### Directions:
Repeat all of the data precisely.
◆ ◆ ◆ ◆
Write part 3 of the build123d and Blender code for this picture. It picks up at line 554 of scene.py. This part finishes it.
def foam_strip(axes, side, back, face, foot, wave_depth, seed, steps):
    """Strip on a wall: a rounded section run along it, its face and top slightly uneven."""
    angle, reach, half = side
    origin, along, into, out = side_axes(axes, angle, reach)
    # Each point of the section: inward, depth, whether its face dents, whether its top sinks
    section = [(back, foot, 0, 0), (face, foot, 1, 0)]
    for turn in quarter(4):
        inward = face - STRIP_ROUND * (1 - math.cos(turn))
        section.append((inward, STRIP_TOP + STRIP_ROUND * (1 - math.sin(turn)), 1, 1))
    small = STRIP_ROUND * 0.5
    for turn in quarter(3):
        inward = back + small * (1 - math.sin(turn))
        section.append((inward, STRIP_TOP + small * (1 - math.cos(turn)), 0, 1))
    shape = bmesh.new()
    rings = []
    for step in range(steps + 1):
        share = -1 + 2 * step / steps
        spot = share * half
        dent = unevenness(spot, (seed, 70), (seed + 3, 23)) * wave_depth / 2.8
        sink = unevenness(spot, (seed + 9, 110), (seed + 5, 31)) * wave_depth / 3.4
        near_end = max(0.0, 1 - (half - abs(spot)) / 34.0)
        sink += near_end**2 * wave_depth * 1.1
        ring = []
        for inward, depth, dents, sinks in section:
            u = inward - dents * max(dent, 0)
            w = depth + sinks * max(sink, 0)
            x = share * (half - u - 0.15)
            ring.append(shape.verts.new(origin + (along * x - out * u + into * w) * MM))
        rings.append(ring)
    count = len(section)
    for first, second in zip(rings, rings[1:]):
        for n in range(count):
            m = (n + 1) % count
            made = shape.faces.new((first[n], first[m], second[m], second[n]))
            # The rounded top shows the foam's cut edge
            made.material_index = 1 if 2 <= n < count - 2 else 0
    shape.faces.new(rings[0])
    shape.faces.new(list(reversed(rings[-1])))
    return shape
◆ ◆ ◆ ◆
### Answer for the task:
Write part 3 of the build123d and Blender code for this picture. It picks up at line 554 of scene.py. This part finishes it.
def foam_strip(axes, side, back, face, foot, wave_depth, seed, steps):
    """Strip on a wall: a rounded section run along it, its face and top slightly uneven."""
    angle, reach, half = side
    origin, along, into, out = side_axes(axes, angle, reach)
    # Each point of the section: inward, depth, whether its face dents, whether its top sinks
    section = [(back, foot, 0, 0), (face, foot, 1, 0)]
    for turn in quarter(4):
        inward = face - STRIP_ROUND * (1 - math.cos(turn))
        section.append((inward, STRIP_TOP + STRIP_ROUND * (1 - math.sin(turn)), 1, 1))
    small = STRIP_ROUND * 0.5
    for turn in quarter(3):
        inward = back + small * (1 - math.sin(turn))
        section.append((inward, STRIP_TOP + small * (1 - math.cos(turn)), 0, 1))
    shape = bmesh.new()
    rings = []
    for step in range(steps + 1):
        share = -1 + 2 * step / steps
        spot = share * half
        dent = unevenness(spot, (seed, 70), (seed + 3, 23)) * wave_depth / 2.8
        sink = unevenness(spot, (seed + 9, 110), (seed + 5, 31)) * wave_depth / 3.4
        near_end = max(0.0, 1 - (half - abs(spot)) / 34.0)
        sink += near_end**2 * wave_depth * 1.1
        ring = []
        for inward, depth, dents, sinks in section:
            u = inward - dents * max(dent, 0)
            w = depth + sinks * max(sink, 0)
            x = share * (half - u - 0.15)
            ring.append(shape.verts.new(origin + (along * x - out * u + into * w) * MM))
        rings.append(ring)
    count = len(section)
    for first, second in zip(rings, rings[1:]):
        for n in range(count):
            m = (n + 1) % count
            made = shape.faces.new((first[n], first[m], second[m], second[n]))
            # The rounded top shows the foam's cut edge
            made.material_index = 1 if 2 <= n < count - 2 else 0
    shape.faces.new(rings[0])
    shape.faces.new(list(reversed(rings[-1])))
    return shape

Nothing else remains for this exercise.